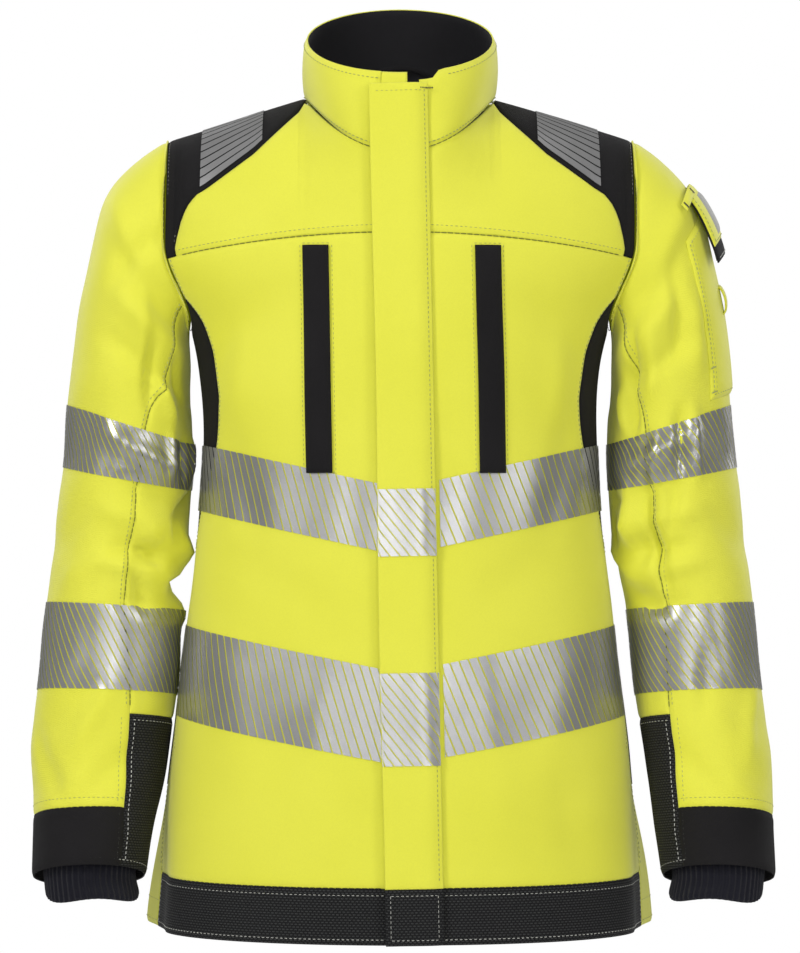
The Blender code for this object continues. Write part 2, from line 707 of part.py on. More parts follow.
def storm_flap():
    hinge = pivot("storm_flap_hinge", on_placket(FLAP_HINGE_E, FLAP_LIFT, FLAP_TOP / 2))
    across = (FLAP_HINGE_E - FLAP_WIDTH, FLAP_HINGE_E)
    out = (FLAP_LIFT, FLAP_LIFT + FABRIC)
    placket_bar("storm_flap", across, out, (HEM_BAND + GAP, FLAP_TOP), YELLOW, hinge)
    placket_bar("flap_hem", across, out, (0.0, HEM_BAND - GAP), RIPSTOP, hinge)
    tape_out = (FLAP_LIFT + FABRIC + CLEAR, FLAP_LIFT + FABRIC + CLEAR + TAPE)
    for name, z, width in (("flap_chest_tape", CHEST_TAPE_Z, CHEST_TAPE),
                           ("flap_waist_tape", WAIST_TAPE_Z, WAIST_TAPE)):
        placket_bar(name, across, tape_out, (z - width / 2, z + width / 2), REFLECTIVE, hinge)
    placket_bar("flap_seam_strip", (FLAP_HINGE_E - 0.0035, FLAP_HINGE_E), (0.0006, FLAP_LIFT - CLEAR),
                (0.002, NECK_FRONT_Z - 0.02), YELLOW)


def zip_halves():
    """Each half is its tape and chain drawn as one outline and pulled along the placket."""
    chain = 0.003
    tape_back, tape_front = -0.0014, -0.0006
    for side, tag in SIDES:
        outline = [(CLEAR, ZIP_FACE), (CLEAR, ZIP_FACE - ZIP_CHAIN), (chain, ZIP_FACE - ZIP_CHAIN),
                   (chain, tape_back), (chain + ZIP_TAPE, tape_back), (chain + ZIP_TAPE, tape_front),
                   (chain, tape_front), (chain, ZIP_FACE)]
        draw = bpy.data.curves.new(f"zip_half_{tag}", "CURVE")
        draw.dimensions = "2D"
        draw.fill_mode = "BOTH"
        draw.extrude = (ZIP_TOP - ZIP_BOTTOM) / 2
        spline = draw.splines.new("POLY")
        spline.points.add(len(outline) - 1)
        for point, (x, out) in zip(spline.points, outline):
            point.co = (side * x, -out, 0, 1)
        spline.use_cyclic_u = True
        draw.materials.append(LINING_CLOTH)
        made = bpy.data.objects.new(f"zip_half_{tag}", draw)
        made.parent = garment
        made.location = on_placket(0, 0, (ZIP_TOP + ZIP_BOTTOM) / 2)
        made.rotation_euler = PLACKET_FRAME.to_euler()
        jacket.objects.link(made)
    placket_bar("zip_box", (-0.0055, 0.0055), (-0.0022, 0.0014), (0.002, ZIP_BOTTOM - CLEAR), ZIP_METAL,
                rounding=0.0006)


def zip_slider():
    runner = pivot("zip_slider_path", on_placket(0, 0.0015, ZIP_TOP - 0.008))
    top = ZIP_TOP - 0.002
    face = ZIP_FACE + CLEAR + FABRIC
    plate = placket_bar("zip_slider", (-0.0048, 0.0048), (ZIP_FACE + CLEAR, face), (top - 0.013, top),
                        ZIP_METAL, runner, 0.0004)
    pull = placket_bar("zip_pull_shape", (-0.0030, 0.0030), (face - CLEAR, FLAP_LIFT - PULL_CLEAR),
                       (top - 0.036, top - 0.005), ZIP_METAL, runner, 0.0004)
    fuse(plate, pull)


def fuse(body, other):
    """Join other into body as one solid; other becomes a hidden cutter."""
    jacket.objects.unlink(other)
    cutters.objects.link(other)
    other.hide_render = True
    other.display_type = "WIRE"
    union = body.modifiers.new("fused", "BOOLEAN")
    union.operation = "UNION"
    union.solver = "EXACT"
    union.object = other


cutters = bpy.data.collections.new("cutters")
bpy.context.scene.collection.children.link(cutters)


# ---------------------------------------------------------------- chest pockets
def surface_at(side, reach, z):
    """Point and outward normal of the front at a place out from the placket's centre."""
    x = side * placket_x(z) + reach
    phi = math.degrees(math.asin(x / half_width(z)))
    point = body_point(phi, z)
    normal = outward(body_point, phi, z, (0.5, 0.001))
    return Vector((side * point.x, point.y, point.z)), Vector((side * normal.x, normal.y, normal.z))


def chest_pocket(side, tag):
    low, normal = surface_at(side, WELT_E, WELT_LOW)
    high, _ = surface_at(side, WELT_E, WELT_HIGH)
    frame = frame_between(low, high, normal)
    length = (high - low).length
    half = WELT_WIDTH / 2
    out = (WELT_LIFT, WELT_LIFT + FABRIC)
    outer = low + frame @ Vector((side * half, -WELT_LIFT, length / 2))
    hinge = pivot(f"chest_welt_hinge_{tag}", outer)
    add(f"chest_pocket_welt_{tag}", bar(frame, low, (-half, half), out, (0, length), 0.0003), BLACK, hinge)
    face = 0.0020
    add(f"chest_zip_{tag}",
        bar(frame, low, (-0.007, 0.007), (face - LINING, face), (0.018, length - 0.004)), LINING_CLOTH)
    path = pivot(f"chest_zip_path_{tag}", low + frame @ Vector((0, -face, length - 0.012)))
    slider_out = (face + CLEAR, WELT_LIFT - 2 * CLEAR)
    add(f"chest_zip_slider_{tag}",
        bar(frame, low, (-0.0035, 0.0035), slider_out, (length - 0.022, length - 0.008), CLEAR),
        ZIP_METAL, path)


def side_pocket(side, tag):
    """Pocket bag half way from the front panel to the lining, on the panel's own grid lines."""
    low, high = POCKET_BAG
    rows = [(h - low) / (high - low) for h in SIDE_LEVELS if low <= h <= high]
    cloth(f"side_pocket_bag_{tag}", body_point,
          region(placket_phi(side, PLACKET_HALF), panel_edge, lambda u: low, lambda u: high,
                 spaced(0.4, 0.9, 5), rows), -LINING_DEPTH / 2, LINING, LINING_CLOTH, side)


# ---------------------------------------------------------------- hanger loop
def hanger_loop():
    ends = collar_point(180, 0)
    centre = loop_point()
    draw = bpy.data.curves.new("hanger_loop", "CURVE")
    draw.dimensions = "3D"
    draw.bevel_depth = LOOP_WIRE
    draw.bevel_resolution = 2
    draw.use_fill_caps = True
    spline = draw.splines.new("POLY")
    steps = 12
    spline.points.add(steps)
    for i, point in enumerate(spline.points):
        angle = math.pi * i / steps
        y = centre.y + LOOP_STANDOFF * abs(math.cos(angle)) ** 3
        z = ends.z + (centre.z + LOOP_WIRE - ends.z) * math.sin(angle) ** 0.7
        point.co = (-LOOP_HALF * math.cos(angle), y, z, 1)
    draw.materials.append(BLACK)
    made = bpy.data.objects.new("hanger_loop", draw)
    made.parent = garment
    jacket.objects.link(made)


# ---------------------------------------------------------------- sleeves
def sleeve(side, tag):
    shoulder = armhole_point(0)
    hinge = pivot(f"sleeve_hinge_{tag}", Vector((side * shoulder.x, 0.005, SHOULDER_Z + 0.002)))
    hinge_args = dict(side=side, parent=hinge, step=(1.0, 0.01))
    back = BACK_SEAM - 360
    outer_end = CUFF_START - 0.02

    def front(v):
        return smooth_through(FRONT_SEAM[side], v) - SLEEVE_SEAM

    def under(v):
        return front(v) + 2 * SLEEVE_SEAM
    rows = [0, 0.4, 0.8, 1.2, 1.7, 2.3, 3, 4, 5, 6, 7, 8, 9, outer_end]
    outer_rows = [r / rows[-1] for r in rows]
    cloth(f"sleeve_outer_{tag}", sleeve_point,
          region(lambda v: back + SLEEVE_SEAM, front, lambda u: 0.0, lambda u: outer_end,
                 spaced(0, 1, 11), outer_rows), 0.0, FABRIC, YELLOW, **hinge_args)
    under_rows = [r / INSET_START for r in rows if r <= 8] + [1.0]
    cloth(f"sleeve_under_{tag}", sleeve_point,
          region(under, lambda v: BACK_SEAM - SLEEVE_SEAM, lambda u: 0.0, lambda u: INSET_START - 0.01,
                 spaced(0, 1, 6), under_rows), 0.0, FABRIC, YELLOW, **hinge_args)
    cloth(f"sleeve_inset_{tag}", sleeve_point,
          region(under, lambda v: BACK_SEAM - SLEEVE_SEAM, lambda u: INSET_START + 0.01,
                 lambda u: SLEEVE_END, spaced(0, 1, 6), spaced(0, 1, 3)),
          0.0, FABRIC, RIPSTOP, **hinge_args)
    cloth(f"cuff_band_{tag}", sleeve_point,
          region(lambda v: back + SLEEVE_SEAM, front, lambda u: CUFF_START + 0.01,
                 lambda u: SLEEVE_END, spaced(0, 1, 10), [0, 1]), 0.0, FABRIC, BLACK, **hinge_args)
    knit(side, tag, hinge)
    for name, (start, end) in (("sleeve_tape_upper", UPPER_TAPE), ("sleeve_tape_lower", LOWER_TAPE)):
        cloth(f"{name}_{tag}", sleeve_point,
              region(lambda v: 182.0, lambda v: 538.0, lambda u: start, lambda u: end,
                     spaced(0, 1, 22), [0, 1]),
              TAPE_LIFT + TAPE, TAPE, REFLECTIVE, **hinge_args)
    return hinge


def knit(side, tag, hinge):
    """Ribbed inner cuff: a closed tube, so its ring of quads is built round and then thickened."""
    around = 16
    levels = spaced(KNIT_START, KNIT_END, 2)
    bm = bmesh.new()
    rings = []
    for s in levels:
        ring = []
        for k in range(around):
            point = sleeve_ring(360 * k / around, s, KNIT_DEPTH)
            ring.append(bm.verts.new((side * point.x, point.y, point.z)))
        rings.append(ring)
    for low, high in zip(rings, rings[1:]):
        for k in range(around):
            nxt = (k + 1) % around
            bm.faces.new((low[k], low[nxt], high[nxt], high[k]))
    bmesh.ops.recalc_face_normals(bm, faces=bm.faces)
    middle = sum((v.co for v in bm.verts), Vector()) / len(bm.verts)
    facet = max(bm.faces, key=lambda f: abs(f.calc_center_median().x - middle.x))
    if facet.normal.dot(facet.calc_center_median() - middle) < 0:
        bmesh.ops.reverse_faces(bm, faces=bm.faces)
    made = add(f"knit_cuff_{tag}", bm, KNIT, hinge)
    solid = made.modifiers.new("thickness", "SOLIDIFY")
    solid.thickness = 0.0016
    solid.offset = -1


def sleeve_fittings(hinge):
    """Patch pocket, its flap and the pen loop on the wearer's left sleeve."""
    fit = dict(side=1, parent=hinge, step=(1.0, 0.01))
    cloth("sleeve_pocket", sleeve_point,
          region(lambda v: -42.0, lambda v: 52.0, lambda u: 2.06, lambda u: 4.38, spaced(0, 1, 6),
                 spaced(0, 1, 7)), 0.0022, FABRIC, YELLOW, **fit)
    low = sleeve_point(5, 2.55)
    high = sleeve_point(5, 1.50)
    frame = frame_between(low, high, outward(sleeve_point, 5, 2.0, (1.0, 0.01)))
    length = (high - low).length
    out = (0.0075, 0.0095)
    strap = pivot("sleeve_strap_hinge", high + frame @ Vector((0, -out[0], 0)), hinge)
    add("sleeve_strap", bar(frame, low, (-0.021, 0.021), out, (0, length), 0.0004), BLACK, strap)
    low = sleeve_point(12, 3.36)
    high = sleeve_point(12, 2.98)
    frame = frame_between(low, high, outward(sleeve_point, 12, 3.2, (1.0, 0.01)))
    add("pen_loop", bar(frame, low, (-0.008, 0.008), (0.0032, 0.0056), (0, (high - low).length), 0.0005),
        YELLOW, hinge)


# ---------------------------------------------------------------- assembly
SIDES = ((-1, "r"), (1, "l"))

for SIDE, TAG in SIDES:
    front_panels(SIDE, TAG)
    shoulder_patch(SIDE, TAG)
    side_panel(SIDE, TAG)
    side_pocket(SIDE, TAG)
    chest_pocket(SIDE, TAG)
back_panels()
lining()
tape_ring("chest_tape", CHEST_TAPE_Z, CHEST_TAPE_RISE, CHEST_TAPE)
tape_ring("waist_tape", WAIST_TAPE_Z, WAIST_TAPE_RISE, WAIST_TAPE)
collar()
storm_flap()
zip_halves()
zip_slider()
hanger_loop()
sleeve(-1, "r")
sleeve_fittings(sleeve(1, "l"))
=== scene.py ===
"""Looks of the high-visibility work jacket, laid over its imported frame.

The garment is drafted up from its hem, in metres, and then dropped so that the hanger loop's bearing
point is the world origin. The front faces -Y and the wearer's left arm is at +X.
"""

import math

import bpy
import numpy as np
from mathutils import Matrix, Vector


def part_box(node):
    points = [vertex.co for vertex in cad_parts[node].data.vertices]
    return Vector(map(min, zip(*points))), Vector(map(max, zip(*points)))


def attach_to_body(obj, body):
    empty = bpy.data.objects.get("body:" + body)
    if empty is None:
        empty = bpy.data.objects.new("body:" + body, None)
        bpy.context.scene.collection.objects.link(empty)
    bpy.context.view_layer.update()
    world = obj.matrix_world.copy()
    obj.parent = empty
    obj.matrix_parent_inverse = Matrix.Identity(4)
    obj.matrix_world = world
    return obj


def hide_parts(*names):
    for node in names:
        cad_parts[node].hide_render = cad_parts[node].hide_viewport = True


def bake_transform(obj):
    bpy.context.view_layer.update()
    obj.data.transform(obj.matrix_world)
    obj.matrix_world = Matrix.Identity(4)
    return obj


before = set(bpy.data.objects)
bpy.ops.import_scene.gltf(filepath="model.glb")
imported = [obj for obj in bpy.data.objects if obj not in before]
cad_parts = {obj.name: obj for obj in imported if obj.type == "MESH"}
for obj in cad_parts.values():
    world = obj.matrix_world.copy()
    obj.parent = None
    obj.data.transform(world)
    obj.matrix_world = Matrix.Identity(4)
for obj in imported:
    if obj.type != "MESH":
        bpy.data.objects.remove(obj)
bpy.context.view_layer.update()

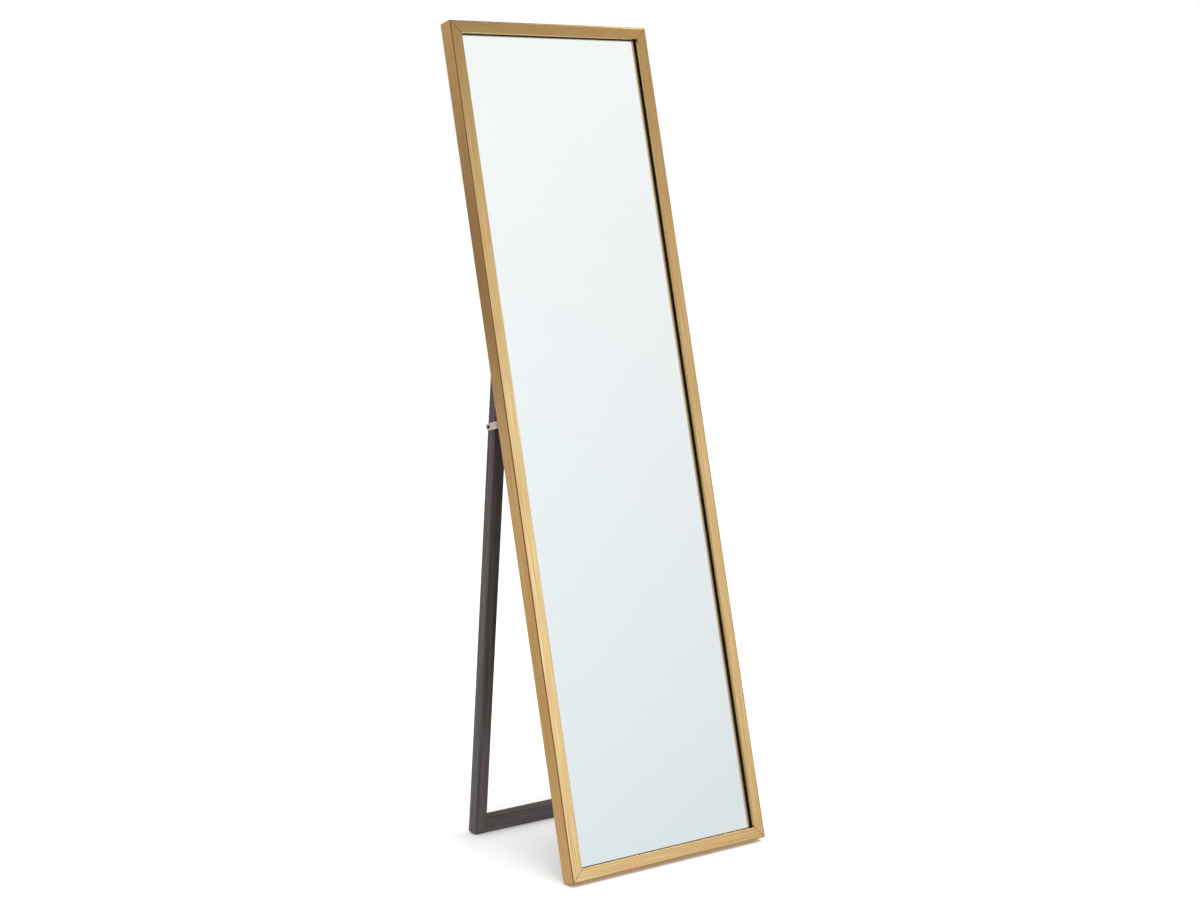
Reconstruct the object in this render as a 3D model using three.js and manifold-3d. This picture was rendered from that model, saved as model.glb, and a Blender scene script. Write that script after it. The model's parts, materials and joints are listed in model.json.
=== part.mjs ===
// Full-length easel mirror: a mitred, gilded frame leaning back on a folding rear stand.
// Millimetres, +Z up, +X to the viewer's right; the glass faces -Y.
// The frame stands on its rear bottom edge and the stand on its front bottom edge.
import * as THREE from 'three';
import { mergeVertices } from 'three/addons/utils/BufferGeometryUtils.js';
import Module from 'manifold-3d';

const wasm = await Module();
wasm.setup();

const { cos, sin, PI } = Math;
const degrees = THREE.MathUtils.degToRad;

// The whole object
const MIRROR_WIDTH = 400;
const MIRROR_HEIGHT = 1400;
const LEAN = degrees(14);          // of the mirror, back from upright
const STAND_TILT = degrees(5.6);   // of the stand, forward from upright
const OPENING = LEAN + STAND_TILT; // between the mirror's back and the stand
const STAND_REACH = 320;           // from the frame's front bottom edge to the stand's
const GAP = 0.3;                   // left between pieces that rest on each other

// Frame moulding: an L section, seen across the face and in depth
const FRAME_FACE = 20.5;
const FRAME_DEPTH = 29;
const REBATE_WALL = 14.5;          // from the outer side to the wall that houses the glass
const LIP_DEPTH = 7;               // how far the glass lies behind the face
const ARRIS = 0.8;                 // rounding of the face's two long edges
const MITRE_GAP = 0.2;             // each mitred end stops this short of the corner plane

// What the rebate holds, from the lip backwards
const EDGE_PLAY = 1;               // between the glass's edge and the rebate wall
const GLASS_THICKNESS = 4;
const PANEL_THICKNESS = 3;
const GLASS_FRONT = LIP_DEPTH + GAP;
const PANEL_FRONT = GLASS_FRONT + GLASS_THICKNESS + GAP;
const PANEL_BACK = PANEL_FRONT + PANEL_THICKNESS;

// Glazing points: steel tabs driven into the rebate wall behind the panel
const POINT = { along: 15, buried: 6, shown: 8, thickness: 0.5 };
const POINT_HEIGHTS = [150, 500, 1250];

// Stand bars
const STAND_WIDTH = 350;
const LEG_WIDTH = 22;
const BAR_DEPTH = 22;
const RAIL_HEIGHT = 26;
const BAR_ARRIS = 1.2;
const DOWEL = { radius: 4, length: 30 };

// Butt hinges, with their axis at the top front edge of the stand
const HINGE_X = 115;
const LEAF = { length: 50, width: 18, thickness: 1.2, screwX: 16, screwOut: 11 };
const BARREL_RADIUS = 2.75;
const PIN_RADIUS = 1.05;
const KNUCKLE_HALF = 8.2;          // half the length of the moving leaf's middle knuckle
const FOLDED_GAP = 2.5;            // between the mirror's back and the folded stand
const CROSS_RAIL = { height: 50, below: 15 };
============
Write out, from the lines above, only those from the line with "CHEST_TAPE_Z, CHEST_TAPE_RISE, CHEST_TAPE)" to the line with "bpy.data.objects.remove(obj)", exactly as given, including the first and the last.

> **Solution to this task**:
tape_ring("chest_tape", CHEST_TAPE_Z, CHEST_TAPE_RISE, CHEST_TAPE)
tape_ring("waist_tape", WAIST_TAPE_Z, WAIST_TAPE_RISE, WAIST_TAPE)
collar()
storm_flap()
zip_halves()
zip_slider()
hanger_loop()
sleeve(-1, "r")
sleeve_fittings(sleeve(1, "l"))
=== scene.py ===
"""Looks of the high-visibility work jacket, laid over its imported frame.

The garment is drafted up from its hem, in metres, and then dropped so that the hanger loop's bearing
point is the world origin. The front faces -Y and the wearer's left arm is at +X.
"""

import math

import bpy
import numpy as np
from mathutils import Matrix, Vector


def part_box(node):
    points = [vertex.co for vertex in cad_parts[node].data.vertices]
    return Vector(map(min, zip(*points))), Vector(map(max, zip(*points)))


def attach_to_body(obj, body):
    empty = bpy.data.objects.get("body:" + body)
    if empty is None:
        empty = bpy.data.objects.new("body:" + body, None)
        bpy.context.scene.collection.objects.link(empty)
    bpy.context.view_layer.update()
    world = obj.matrix_world.copy()
    obj.parent = empty
    obj.matrix_parent_inverse = Matrix.Identity(4)
    obj.matrix_world = world
    return obj


def hide_parts(*names):
    for node in names:
        cad_parts[node].hide_render = cad_parts[node].hide_viewport = True


def bake_transform(obj):
    bpy.context.view_layer.update()
    obj.data.transform(obj.matrix_world)
    obj.matrix_world = Matrix.Identity(4)
    return obj


before = set(bpy.data.objects)
bpy.ops.import_scene.gltf(filepath="model.glb")
imported = [obj for obj in bpy.data.objects if obj not in before]
cad_parts = {obj.name: obj for obj in imported if obj.type == "MESH"}
for obj in cad_parts.values():
    world = obj.matrix_world.copy()
    obj.parent = None
    obj.data.transform(world)
    obj.matrix_world = Matrix.Identity(4)
for obj in imported:
    if obj.type != "MESH":
        bpy.data.objects.remove(obj)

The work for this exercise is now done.